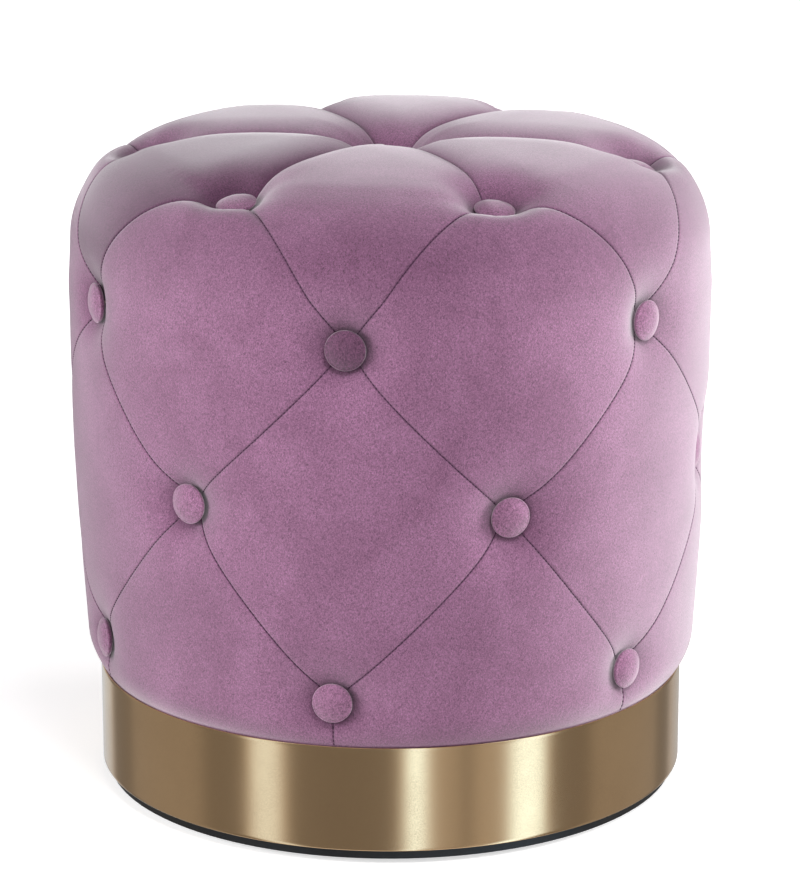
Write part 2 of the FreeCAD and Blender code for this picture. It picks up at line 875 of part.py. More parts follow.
def pieces():
    """Every piece by name. Like fasteners share a name as a group of separate solids."""
    shells, backs, twines, washers = button_pieces()
    groups = {
        "glides": glides(), "glide_screws": glide_screws(), "plinth_screws": plinth_screws(),
        "base_screws": base_screws(), "drum_screws": drum_screws(), "seat_screws": seat_screws(),
        "hem_staples": hem_staples_shapes(), "panel_staples": panel_staples(),
        "button_backs": backs, "tuft_twines": twines, "twine_washers": washers,
    }
    found = {name: Part.makeCompound(shapes) for name, shapes in groups.items()}
    found.update({
        "plinth_board": plinth_board(), "base_board": base_board(), "base_ring": base_ring(),
        "metal_band": metal_band(), "drum_board": drum_board(), "seat_board": seat_board(),
        "wall_panel": wall_panel(), "side_foam": side_foam(), "seat_foam": seat_foam(),
        "velvet_cover": velvet_cover(),
    })
    found.update(numbered("base_block", base_blocks()))
    found.update(numbered("post", posts()))
    found.update(shells)
    return found


os.makedirs("parts", exist_ok=True)
for name, shape in pieces().items():
    export(shape, name)
    box = shape.BoundBox
    print(f"{name}: {len(shape.Solids)} solids, {shape.Volume / 1000:.1f} cm3,"
          f" z {box.ZMin:.1f} to {box.ZMax:.1f}, valid {shape.isValid()}")
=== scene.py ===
# %% [markdown]
# # A round buttoned stool
#
# The stool is one velvet cover pulled into diamonds by twenty-five covered buttons, on a polished
# metal band with a thin black plinth under it.

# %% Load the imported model
import json
import math
import bmesh
import bpy
import numpy as np
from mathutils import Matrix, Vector


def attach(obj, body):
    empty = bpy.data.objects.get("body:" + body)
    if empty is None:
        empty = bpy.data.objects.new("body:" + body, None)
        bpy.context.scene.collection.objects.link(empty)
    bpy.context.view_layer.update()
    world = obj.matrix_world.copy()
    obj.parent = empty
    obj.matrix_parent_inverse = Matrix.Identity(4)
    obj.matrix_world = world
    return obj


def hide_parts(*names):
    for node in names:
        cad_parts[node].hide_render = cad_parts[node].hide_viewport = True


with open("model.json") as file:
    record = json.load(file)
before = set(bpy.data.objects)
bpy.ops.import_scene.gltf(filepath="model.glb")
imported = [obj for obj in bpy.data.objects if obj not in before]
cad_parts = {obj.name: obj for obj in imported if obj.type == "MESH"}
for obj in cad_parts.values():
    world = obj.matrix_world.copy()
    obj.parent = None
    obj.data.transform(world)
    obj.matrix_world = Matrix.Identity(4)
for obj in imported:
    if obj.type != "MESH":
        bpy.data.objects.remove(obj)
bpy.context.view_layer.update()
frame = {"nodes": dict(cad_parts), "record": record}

slot_of = {piece["node"]: piece["material_slot"] for piece in frame["record"]["subparts"]}
scene = bpy.context.scene

# %% [markdown]
# ## Camera
#
# The photograph was taken from about two metres away with a long lens, looking down by about sixteen
# degrees. A long lens keeps the sides of the drum upright. The camera is made first, so that each
# later step can be looked at in the same frame.

# %% Camera
camera_distance, camera_height, camera_aside, camera_pitch = 2.15775, 0.8075, 0.0057, 15.78
lens_length, sensor_width = 151.05, 36.0
camera_data = bpy.data.cameras.new("camera")
camera_data.lens = lens_length
camera_data.sensor_width = sensor_width
camera_data.sensor_fit = "AUTO"
camera_data.clip_end = 50.0
camera = bpy.data.objects.new("camera", camera_data)
camera.location = (camera_aside, -camera_distance, camera_height)
camera.rotation_euler = (math.radians(90.0 - camera_pitch), 0.0, 0.0)
scene.collection.objects.link(camera)
scene.camera = camera
print("camera at", tuple(round(value, 3) for value in camera.location))

# %% [markdown]
# ## The size of each part of the form
#
# These are the same measures that the solids are built from, in millimetres and degrees. A length is
# measured up the side from the hem, round the corner and in over the top, as a tape laid on the
# stool would read. Each row of buttons sits at one such length, turned by half a step from the next.

# %% Sizes of the form
mm = 0.001
hem_height, hem_radius, band_top = 68.3, 173.4, 71.0
side_radius, corner_height, corner_radius, crown_dip = 176.6, 331.0, 43.0, 6.0
columns = 6
step_angle = 360.0 / columns
lower_length, middle_length, upper_length = 30.0, 136.6, 234.8
lower_turn, middle_turn, upper_turn, rim_turn = -10.4, 21.6, -7.6, 23.7
rim_radius, lower_tuck, rim_tuck = 144.5, 2.3, 8.3

side_length = corner_height - hem_height
corner_length = corner_radius * math.pi / 2
flat_radius = side_radius - corner_radius
form_length = side_length + corner_length + flat_radius
rim_length = side_length + corner_radius * math.acos((rim_radius - flat_radius) / corner_radius)
row_lengths = np.array([0.0, lower_length, middle_length, upper_length, rim_length, form_length])
row_turns = np.array([lower_turn, lower_turn, middle_turn, upper_turn, rim_turn, rim_turn])
row_tucks = np.array([side_radius - hem_radius, lower_tuck, 0.0, 0.0, rim_tuck, 0.0])
HEM, LOWER, MIDDLE, UPPER, RIM, CENTRE = range(6)
print("length from hem to middle of the top:", round(form_length, 1), "mm")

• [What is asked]
The lines to be given again exactly are those from the one containing "for name, shape in" up to and including the one containing "obj.matrix_world = world".

• [Exercise result]
for name, shape in pieces().items():
    export(shape, name)
    box = shape.BoundBox
    print(f"{name}: {len(shape.Solids)} solids, {shape.Volume / 1000:.1f} cm3,"
          f" z {box.ZMin:.1f} to {box.ZMax:.1f}, valid {shape.isValid()}")
=== scene.py ===
# %% [markdown]
# # A round buttoned stool
#
# The stool is one velvet cover pulled into diamonds by twenty-five covered buttons, on a polished
# metal band with a thin black plinth under it.

# %% Load the imported model
import json
import math
import bmesh
import bpy
import numpy as np
from mathutils import Matrix, Vector


def attach(obj, body):
    empty = bpy.data.objects.get("body:" + body)
    if empty is None:
        empty = bpy.data.objects.new("body:" + body, None)
        bpy.context.scene.collection.objects.link(empty)
    bpy.context.view_layer.update()
    world = obj.matrix_world.copy()
    obj.parent = empty
    obj.matrix_parent_inverse = Matrix.Identity(4)
    obj.matrix_world = world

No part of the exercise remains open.